Reproductive Cloning Arguments Pro and Con
"Human Cloning" by newsonline is licensed under CC BY 2.0
Cloning is a form of asexual reproduction. A child produced by cloning would be the genetic duplicate of an existing person. If you cloned yourself, the resulting child would be neither your son or daughter nor your twin brother or sister, but a new category of human being: your clone.
The great majority of people have an intuitive sense that human beings should not be cloned. Arguments offered for and against reproductive cloning are given below. A summary comment follows at the end of the arguments.
Arguments Against Reproductive Cloning
1. Reproductive cloning would foster an understanding of children, and of people in general, as objects that can be designed and manufactured to possess specific characteristics.
2. Reproductive cloning would diminish the sense of uniqueness of an individual. It would violate deeply and widely held convictions concerning human individuality and freedom, and could lead to a devaluation of clones in comparison with non-clones.
3. Cloned children would unavoidably be raised "in the shadow" of their nuclear donor, in a way that would strongly tend to constrain individual psychological and social development.
4. Reproductive cloning is inherently unsafe. At least 95% of mammalian cloning experiments have resulted in failures in the form of miscarriages, stillbirths, and life-threatening anomalies; some experts believe no clones are fully healthy. The technique could not be developed in humans without putting the physical safety of the clones and the women who bear them at grave risk.
5. If reproductive cloning is permitted to happen and becomes accepted, it is difficult to see how any other dangerous applications of genetic engineering technology could be proscribed.
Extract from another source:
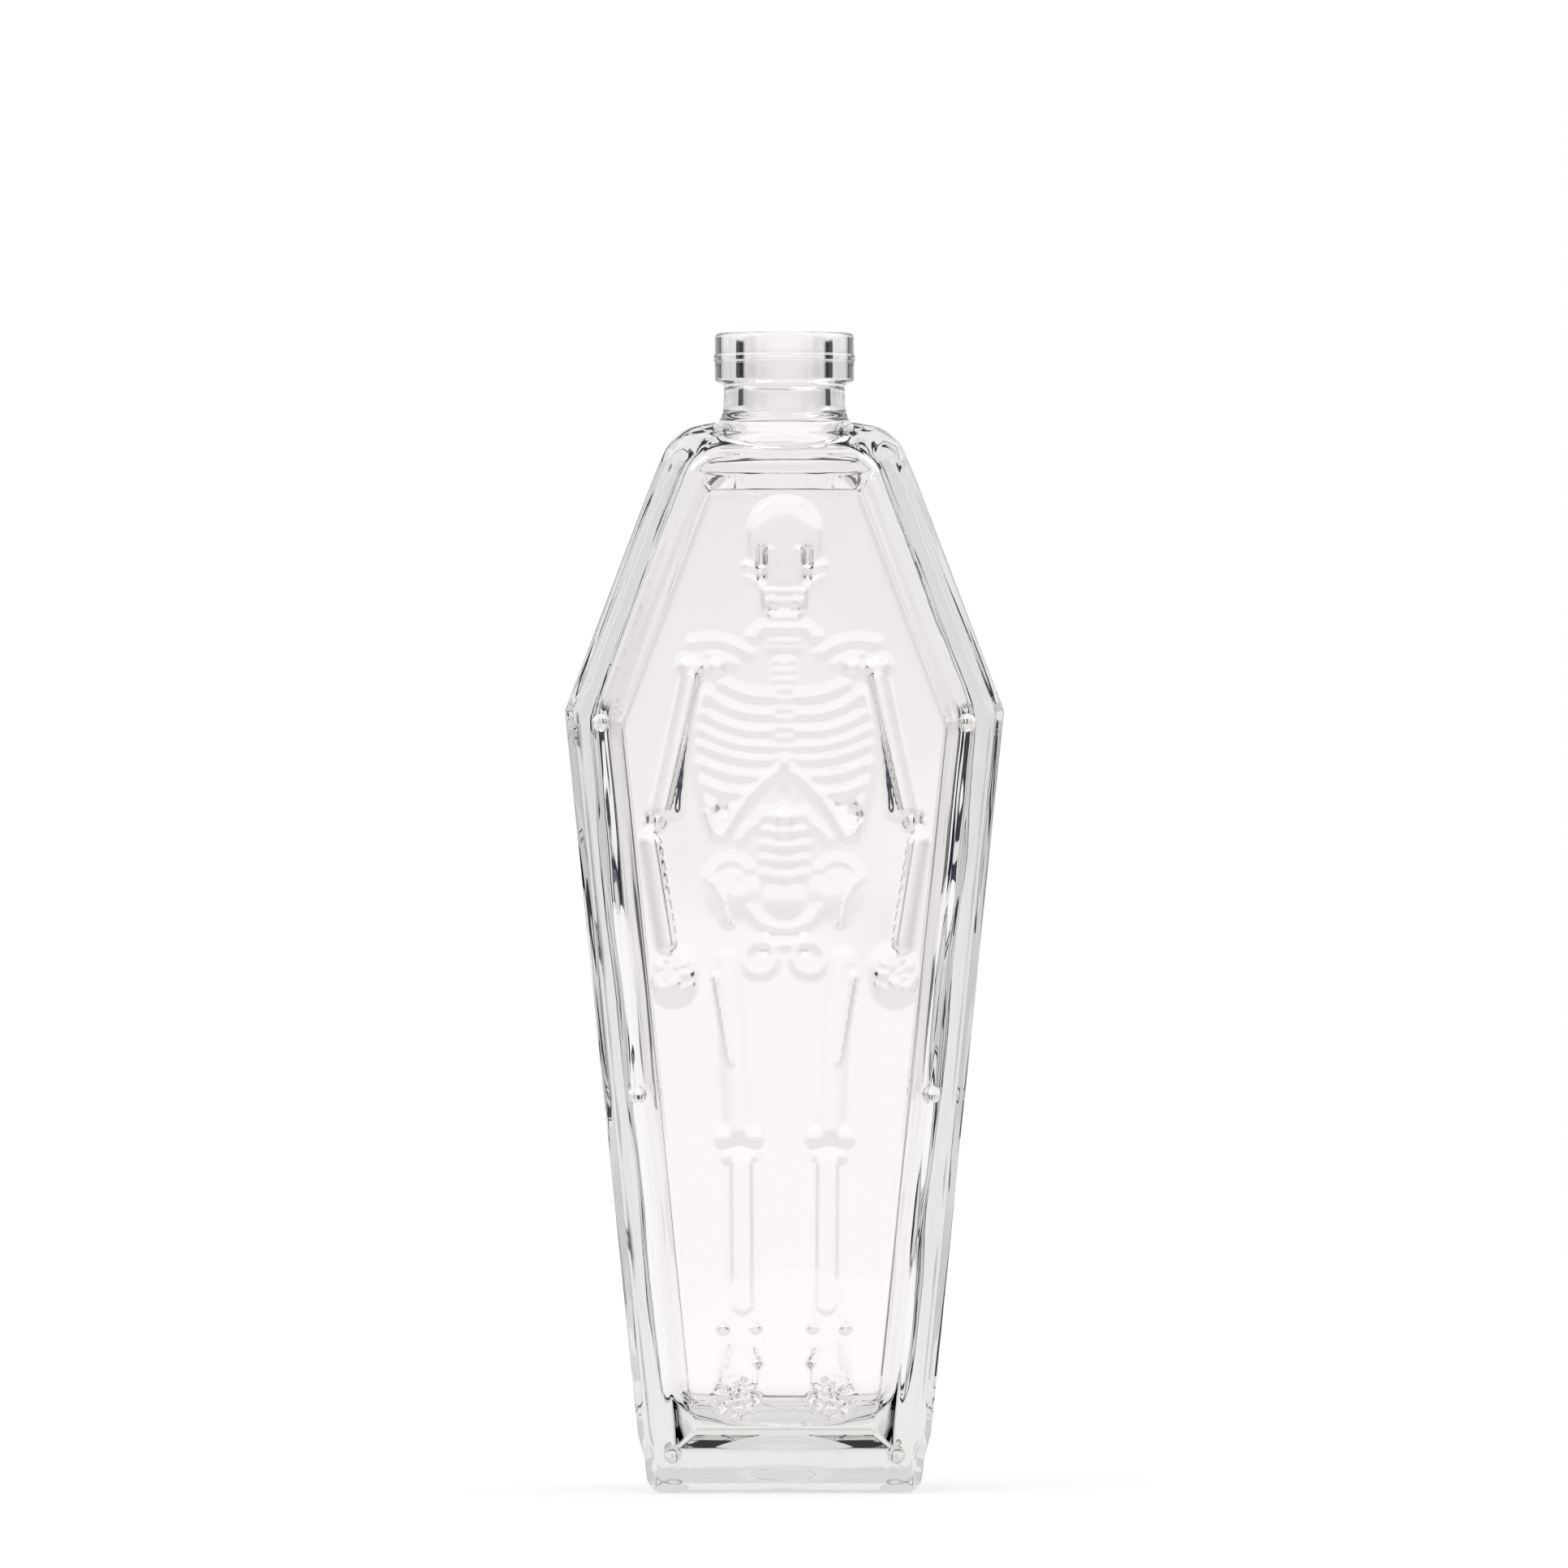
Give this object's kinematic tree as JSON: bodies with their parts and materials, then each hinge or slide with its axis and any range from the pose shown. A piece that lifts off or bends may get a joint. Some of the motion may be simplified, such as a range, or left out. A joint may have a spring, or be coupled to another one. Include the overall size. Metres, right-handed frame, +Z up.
{
  "type": "coffin-shaped glass bottle",
  "caption": "Clear moulded glass bottle shaped as a coffin, with a skeleton in relief in a bevelled recess, nail heads on the rails and a short ring-finish neck for a cork.",
  "frame": {"origin": "middle of the resting face, under the centre of the bottle's bounding box", "axes": "+Z up along the neck, -Y out of the front with the skeleton, +X to the right as seen from the front"},
  "size_m": [0.0968, 0.051, 0.256],
  "materials": {
    "flint_glass": "clear pressed flint glass, fire-polished, faint green-grey tint where thick"
  },
  "bodies": {
    "root": {"back_panel": "flint_glass", "back_rail_bottom": "flint_glass", "back_rail_lower_left": "flint_glass", "back_rail_lower_right": "flint_glass", "back_rail_top": "flint_glass", "back_rail_upper_left": "flint_glass", "back_rail_upper_right": "flint_glass", "back_studs": "flint_glass", "base": "flint_glass", "breastbone": "flint_glass", "collar_left": "flint_glass", "collar_right": "flint_glass", "foot_left": "flint_glass", "foot_right": "flint_glass", "forearm_left": "flint_glass", "forearm_right": "flint_glass", "front_panel": "flint_glass", "front_rail_bottom": "flint_glass", "front_rail_lower_left": "flint_glass", "front_rail_lower_right": "flint_glass", "front_rail_top": "flint_glass", "front_rail_upper_left": "flint_glass", "front_rail_upper_right": "flint_glass", "front_studs": "flint_glass", "hand_left": "flint_glass", "hand_right": "flint_glass", "jaw": "flint_glass", "knee_left": "flint_glass", "knee_right": "flint_glass", "loin_bones": "flint_glass", "mould_dot": "flint_glass", "mouth_ring": "flint_glass", "neck": "flint_glass", "neck_bones": "flint_glass", "pelvis": "flint_glass", "rib_cage_left": "flint_glass", "rib_cage_right": "flint_glass", "shin_left": "flint_glass", "shin_right": "flint_glass", "shoulder": "flint_glass", "side_wall_lower_left": "flint_glass", "side_wall_lower_right": "flint_glass", "side_wall_upper_left": "flint_glass", "side_wall_upper_right": "flint_glass", "skull": "flint_glass", "thigh_left": "flint_glass", "thigh_right": "flint_glass", "upper_arm_left": "flint_glass", "upper_arm_right": "flint_glass"}
  },
  "joints": []
}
Rebuttals to Arguments Against Reproductive Cloning
1 and 2. This will be true only if we allow it to be true. There is no reason that individuals and society can't learn to embrace human clones as just one more element of human diversity and creativity.
3. The problem of "expectations" is hardly unique to cloned children. Most parents learn to communicate their expectations about their children in a moderate and ultimately positive way.
4. Every medical technology carries with it a degree of risk. Cloning techniques will eventually be perfected in mammals and will then be suitable for human trials.
5. Human society can accept or reject any proposed technology on its own merits.
Arguments in Favor of Reproductive Cloning
1. Reproductive cloning can provide genetically related children for people who cannot be helped by other fertility treatments (i.e., who do not produce eggs or sperm).
2. Reproductive cloning would allow lesbians to have a child without having to use donor sperm, and gay men to have a child that does not have genes derived from an egg donor (though, of course, a surrogate would have to carry the pregnancy).
3. Reproductive cloning could allow parents of a child who has died to seek redress for their loss.
4. Cloning is a reproductive right, and should be allowed once it is judged to be no less safe than natural reproduction.
Rebuttals to Arguments in Favor of Reproductive Cloning
1. The number of men and women who do not produce eggs or sperm at all is very small, and has been greatly reduced by modern assisted-reproduction techniques. If cloning could be perfected and used for this limited group, it would be all but impossible to prevent its use from spreading. Further, this argument appropriates the phrase "genetically related" to embrace a condition that has never before occurred in human history, one which abolishes the genetic variations that have always existed between parent and child.
2. Even if cloning were safe, it would be impossible to allow reproductive cloning for lesbians or gay men without making it generally available to all. Policy and social changes that protect lesbian and gay families are a much more pressing need.
3. Throughout history, parents who have lost children have grieved and sought consolation from family and community. "Replacing" the deceased child by cloning degrades and dehumanizes the child, its replacement, and all of us.
4. Rights are socially negotiated, and no "right" to clone oneself has ever been established. Furthermore, there is an immense difference between a woman's desire to terminate an unwanted pregnancy and the desire to create a genetic duplicate of another person. There is no inconsistency between supporting the former and opposing the latter.
Most advocates of human cloning also advocate the genetic modification of the human species. Human cloning is a blunt form of eugenics-it "copies" an existing genome-while inheritable genetic modification allows the creation of "designer babies" through manipulation of individual genes. But cloning technologies are needed if inheritable genetic modification is to become commercially practicable. This is the deeper and more far-reaching motivation behind much of the advocacy of human cloning.
The Center for Genetics and Society believes that when all the arguments are considered together the case for allowing human cloning is not compelling, and that the harms of doing so are great.